On a variation of selective separability: S-separability

TL;DR

This paper introduces S-separability, a new property of topological spaces that strengthens M-separability by ensuring finite subsets intersect all members of finite families of open sets, bridging H- and M-separability.

Contribution

The paper defines and investigates S-separability, a novel topological property that refines existing notions of selective separability, expanding the understanding of space separability conditions.

Findings

S-separability is strictly stronger than M-separability.

S-separability is weaker than H-separability.

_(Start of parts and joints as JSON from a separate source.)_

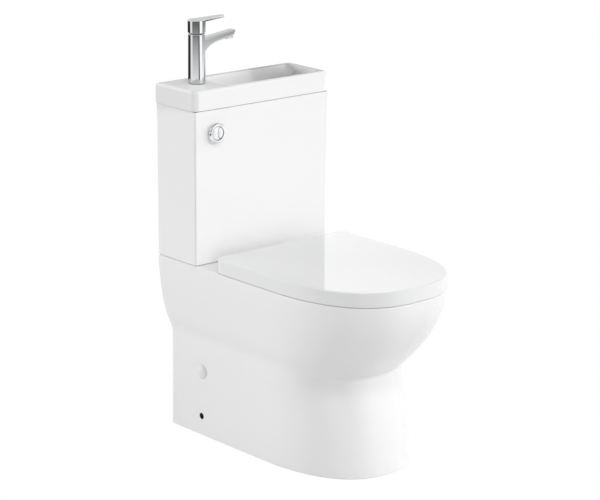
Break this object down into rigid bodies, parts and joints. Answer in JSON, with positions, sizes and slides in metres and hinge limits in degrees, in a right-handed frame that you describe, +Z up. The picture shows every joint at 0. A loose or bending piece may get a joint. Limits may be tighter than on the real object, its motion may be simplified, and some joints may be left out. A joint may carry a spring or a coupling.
{
  "type": "toilet with basin on the cistern",
  "caption": "Close-coupled, back-to-wall toilet with a wrap-over lid and a slim cistern that carries a hand basin, a lever tap and a round dual flush button.",
  "frame": {"origin": "on the floor, under the middle of the box round the whole object", "axes": "+Z up, front of the bowl towards -Y, wall behind at +Y, +X to the right of someone facing the wall"},
  "size_m": [0.38, 0.633, 0.9245],
  "materials": {
    "ceramic": "glossy white vitreous china glaze",
    "seat_plastic": "glossy white moulded thermoset",
    "chrome": "polished chrome plate",
    "brass": "plain machined brass",
    "steel": "stainless steel",
    "white_plastic": "moulded white plastic",
    "blue_plastic": "moulded blue plastic",
    "grey_plastic": "moulded grey plastic",
    "clear_tube": "translucent hose",
    "rubber": "black rubber",
    "foam": "dark foam",
    "red_seal": "red silicone",
    "buffer": "pale grey soft rubber"
  },
  "bodies": {
    "fixed": {"pan": "ceramic", "side_covers": "seat_plastic", "cistern_pad": "foam", "cistern": "ceramic", "basin_gasket": "rubber", "basin": "ceramic", "basin_waste": "chrome", "waste_washer": "rubber", "waste_backnut": "brass", "waste_tailpipe": "white_plastic", "tap_base_seal": "rubber", "tap_body": "chrome", "tap_aerator": "chrome", "tap_cartridge": "grey_plastic", "tap_washer": "rubber", "tap_backnut": "brass", "tap_tails": "steel", "tail_nuts": "brass", "flush_bezel": "chrome", "bezel_locknut": "white_plastic", "button_housing": "white_plastic", "full_button_spring": "steel", "half_button_spring": "steel", "air_tubes": "clear_tube", "flush_valve_body": "white_plastic", "flush_valve_backnut": "white_plastic", "flush_actuator": "white_plastic", "doughnut_washer": "foam", "coupling_bolts": "steel", "coupling_washers": "rubber", "coupling_wingnuts": "white_plastic", "fill_valve_body": "white_plastic", "fill_valve_head": "blue_plastic", "fill_valve_backnut": "white_plastic", "hinge_blocks": "chrome", "hinge_pins": "steel", "hinge_bolts": "steel", "hinge_nuts": "white_plastic"},
    "seat": {"seat": "seat_plastic", "seat_buffers": "buffer"},
    "lid": {"lid": "seat_plastic", "lid_buffers": "buffer"},
    "tap_core": {"tap_carrier": "grey_plastic"},
    "tap_handle": {"tap_lever": "chrome", "tap_stem": "steel"},
    "full_button": {"full_flush_button": "chrome"},
    "half_button": {"half_flush_button": "chrome"},
    "flush_piston": {"flush_piston": "blue_plastic", "flush_seal": "red_seal"},
    "float": {"fill_valve_float": "grey_plastic"}
  },
  "joints": [
    {"name": "seat_hinge", "type": "hinge", "parent": "fixed", "child": "seat", "pos_m": [0, 0.1195, 0.417], "axis": [-1, 0, 0], "range_deg": [0, 95]},
    {"name": "lid_hinge", "type": "hinge", "parent": "seat", "child": "lid", "pos_m": [0, 0.1195, 0.417], "axis": [1, 0, 0], "range_deg": [-95, 0]},
    {"name": "lever_turn", "type": "hinge", "parent": "fixed", "child": "tap_core", "pos_m": [-0.123, 0.2565, 0.883], "axis": [0, 0, 1], "range_deg": [-40, 40]},
    {"name": "lever_lift", "type": "hinge", "parent": "tap_core", "child": "tap_handle", "pos_m": [-0.123, 0.2565, 0.883], "axis": [0, -1, 0], "range_deg": [0, 20]},
    {"name": "full_flush_press", "type": "slide", "parent": "fixed", "child": "full_button", "axis": [0, 1, 0], "range_m": [0, 0.006], "stiffness_N_per_m": 400, "deforming": ["full_button_spring"]},
    {"name": "half_flush_press", "type": "slide", "parent": "fixed", "child": "half_button", "axis": [0, 1, 0], "range_m": [0, 0.006], "stiffness_N_per_m": 400, "deforming": ["half_button_spring"]},
    {"name": "valve_lift", "type": "slide", "parent": "fixed", "child": "flush_piston", "axis": [0, 0, 1], "range_m": [0, 0.02]},
    {"name": "float_rise", "type": "slide", "parent": "fixed", "child": "float", "axis": [0, 0, 1], "range_m": [0, 0.014]}
  ],
  "couplings": [
    {"joint": "valve_lift", "follows": "full_flush_press", "ratio": 3.3333}
  ]
}
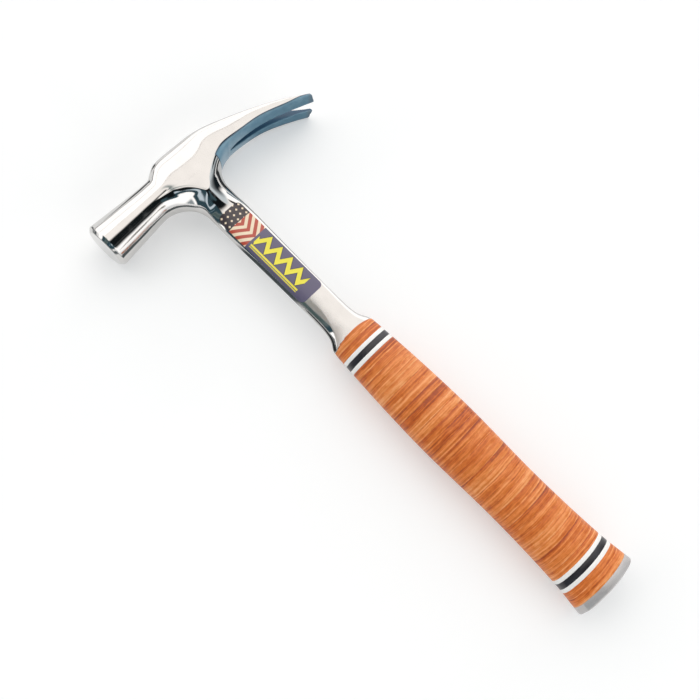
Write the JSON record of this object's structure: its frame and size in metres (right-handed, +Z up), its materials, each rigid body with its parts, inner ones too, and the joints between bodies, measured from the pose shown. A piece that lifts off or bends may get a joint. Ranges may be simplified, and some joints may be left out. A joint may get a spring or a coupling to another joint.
{
  "type": "carpenter hammer",
  "caption": "One-piece forged steel carpenter hammer with a V-slotted claw, round polished poll, flat shank and a lacquered stacked-leather grip with spacer rings and a butt cap.",
  "frame": {"origin": "centre of the bounding box in plan, on the surface the hammer lies on", "axes": "+X along the handle from the butt to the head, +Y towards the striking face, +Z up: the hammer lies on its side"},
  "size_m": [0.35, 0.1516, 0.0286],
  "materials": {
    "forged_steel": "mirror polished forged steel, the claw's underside and slot painted light blue",
    "cap_metal": "satin cast metal",
    "grip_leather": "lacquered edge-on leather",
    "white_ring": "polished white vulcanised fibre",
    "black_ring": "polished black vulcanised fibre"
  },
  "bodies": {
    "root": {"forged_head_and_shank": "forged_steel", "butt_cap": "cap_metal", "leather_washer_01": "grip_leather", "leather_washer_02": "grip_leather", "leather_washer_03": "grip_leather", "leather_washer_04": "grip_leather", "leather_washer_05": "grip_leather", "leather_washer_06": "grip_leather", "leather_washer_07": "grip_leather", "leather_washer_08": "grip_leather", "leather_washer_09": "grip_leather", "leather_washer_10": "grip_leather", "leather_washer_11": "grip_leather", "leather_washer_12": "grip_leather", "leather_washer_13": "grip_leather", "leather_washer_14": "grip_leather", "leather_washer_15": "grip_leather", "leather_washer_16": "grip_leather", "leather_washer_17": "grip_leather", "leather_washer_18": "grip_leather", "leather_washer_19": "grip_leather", "leather_washer_20": "grip_leather", "leather_washer_21": "grip_leather", "leather_washer_22": "grip_leather", "leather_washer_23": "grip_leather", "leather_washer_24": "grip_leather", "leather_washer_25": "grip_leather", "leather_washer_26": "grip_leather", "leather_washer_27": "grip_leather", "leather_washer_28": "grip_leather", "leather_washer_29": "grip_leather", "leather_washer_30": "grip_leather", "leather_washer_31": "grip_leather", "leather_washer_32": "grip_leather", "leather_washer_33": "grip_leather", "leather_washer_34": "grip_leather", "leather_washer_35": "grip_leather", "leather_washer_36": "grip_leather", "leather_washer_37": "grip_leather", "heel_ring_white_lower": "white_ring", "heel_ring_black": "black_ring", "heel_ring_white_upper": "white_ring", "neck_ring_white_lower": "white_ring", "neck_ring_black": "black_ring", "neck_ring_white_upper": "white_ring"}
  },
  "joints": []
}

The property has implications for the structure of dense subspaces.

Abstract

A space $X$ is M-separable (selectively separable) (Scheepers, 1999; Bella et al., 2009) if for every sequence $(Y_n)$ of dense subspaces of $X$ there exists a sequence $(F_n)$ such that for each $n$ $F_n$ is a finite subset of $Y_n$ and $\cup_{n\in \mathbb{N}} F_n$ is dense in $X$. In this paper, we introduce and study a strengthening of M-separability situated between H- and M-separability, which we call S-separability: for every sequence $(Y_n)$ of dense subspaces of $X$ there exists a sequence $(F_n)$ such that for each $n$ $F_n$ is a finite subset of $Y_n$ and for each finite family $\mathcal F$ of nonempty open sets of $X$ some $n$ satisfies $U\cap F_n\neq\emptyset$ for all $U\in \mathcal F$.